> **Collected material**
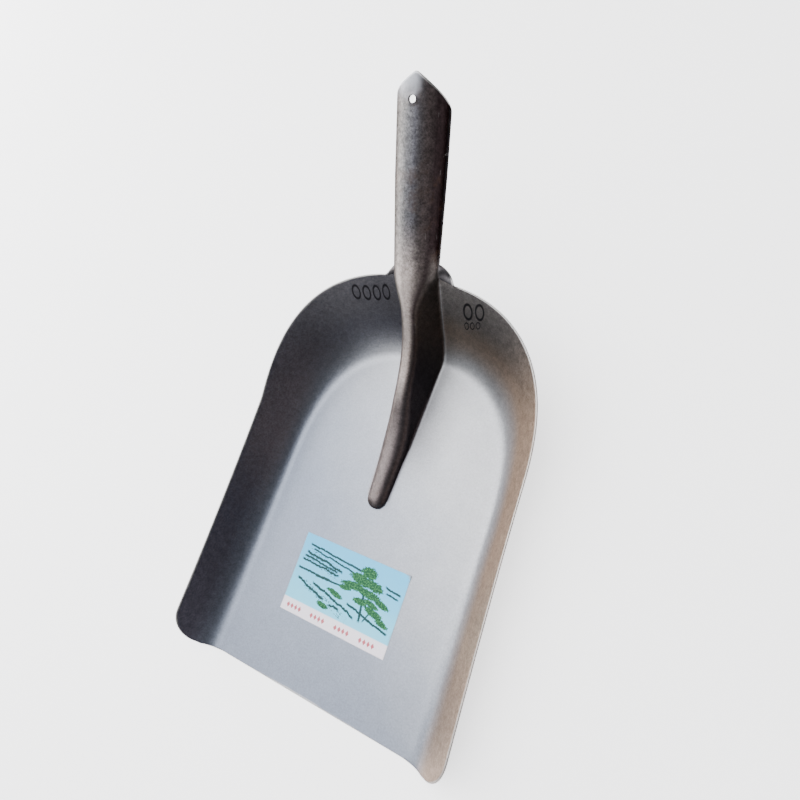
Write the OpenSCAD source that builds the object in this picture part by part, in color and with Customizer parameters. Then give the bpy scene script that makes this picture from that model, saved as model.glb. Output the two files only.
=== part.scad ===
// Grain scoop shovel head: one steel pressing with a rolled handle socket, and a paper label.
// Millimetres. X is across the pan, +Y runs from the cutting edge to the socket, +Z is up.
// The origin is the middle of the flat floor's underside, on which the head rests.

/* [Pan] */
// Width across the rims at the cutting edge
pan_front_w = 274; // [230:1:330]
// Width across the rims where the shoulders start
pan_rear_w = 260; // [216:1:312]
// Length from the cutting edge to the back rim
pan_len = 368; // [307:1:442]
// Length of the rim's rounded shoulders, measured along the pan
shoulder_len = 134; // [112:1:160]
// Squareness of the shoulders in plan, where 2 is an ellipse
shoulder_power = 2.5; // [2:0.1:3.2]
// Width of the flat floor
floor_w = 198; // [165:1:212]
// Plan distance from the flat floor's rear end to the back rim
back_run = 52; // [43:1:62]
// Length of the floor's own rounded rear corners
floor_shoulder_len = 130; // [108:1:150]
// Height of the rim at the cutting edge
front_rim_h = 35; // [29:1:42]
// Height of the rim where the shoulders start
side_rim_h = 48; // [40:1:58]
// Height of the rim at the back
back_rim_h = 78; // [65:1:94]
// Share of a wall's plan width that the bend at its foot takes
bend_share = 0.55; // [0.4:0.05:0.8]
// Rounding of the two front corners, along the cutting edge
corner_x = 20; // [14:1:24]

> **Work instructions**
Reproduce the data shown above exactly.

> **Output for this exercise**
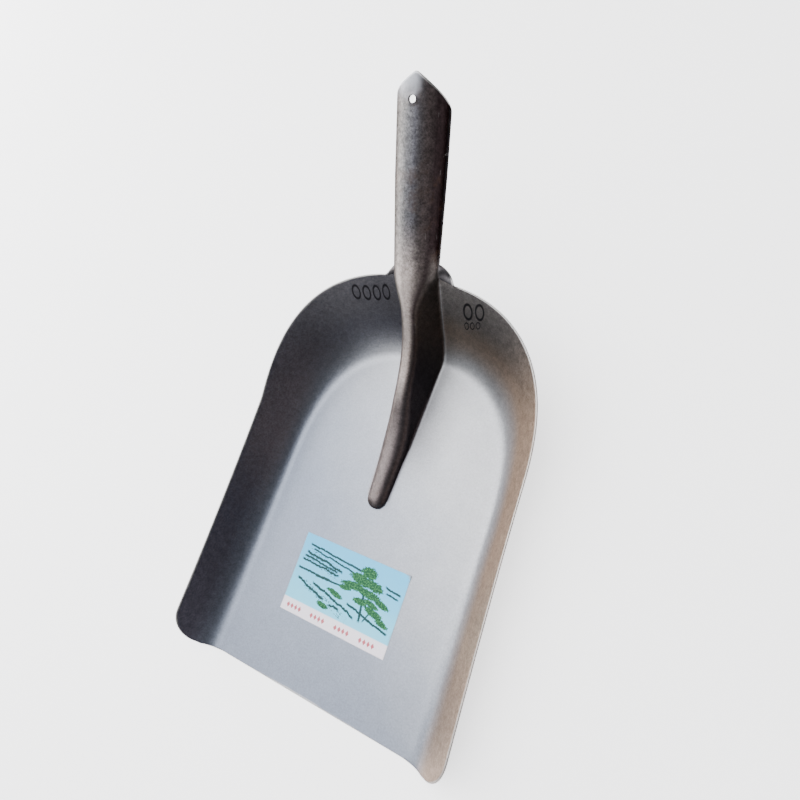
Write the OpenSCAD source that builds the object in this picture part by part, in color and with Customizer parameters. Then give the bpy scene script that makes this picture from that model, saved as model.glb. Output the two files only.
=== part.scad ===
// Grain scoop shovel head: one steel pressing with a rolled handle socket, and a paper label.
// Millimetres. X is across the pan, +Y runs from the cutting edge to the socket, +Z is up.
// The origin is the middle of the flat floor's underside, on which the head rests.

/* [Pan] */
// Width across the rims at the cutting edge
pan_front_w = 274; // [230:1:330]
// Width across the rims where the shoulders start
pan_rear_w = 260; // [216:1:312]
// Length from the cutting edge to the back rim
pan_len = 368; // [307:1:442]
// Length of the rim's rounded shoulders, measured along the pan
shoulder_len = 134; // [112:1:160]
// Squareness of the shoulders in plan, where 2 is an ellipse
shoulder_power = 2.5; // [2:0.1:3.2]
// Width of the flat floor
floor_w = 198; // [165:1:212]
// Plan distance from the flat floor's rear end to the back rim
back_run = 52; // [43:1:62]
// Length of the floor's own rounded rear corners
floor_shoulder_len = 130; // [108:1:150]
// Height of the rim at the cutting edge
front_rim_h = 35; // [29:1:42]
// Height of the rim where the shoulders start
side_rim_h = 48; // [40:1:58]
// Height of the rim at the back
back_rim_h = 78; // [65:1:94]
// Share of a wall's plan width that the bend at its foot takes
bend_share = 0.55; // [0.4:0.05:0.8]
// Rounding of the two front corners, along the cutting edge
corner_x = 20; // [14:1:24]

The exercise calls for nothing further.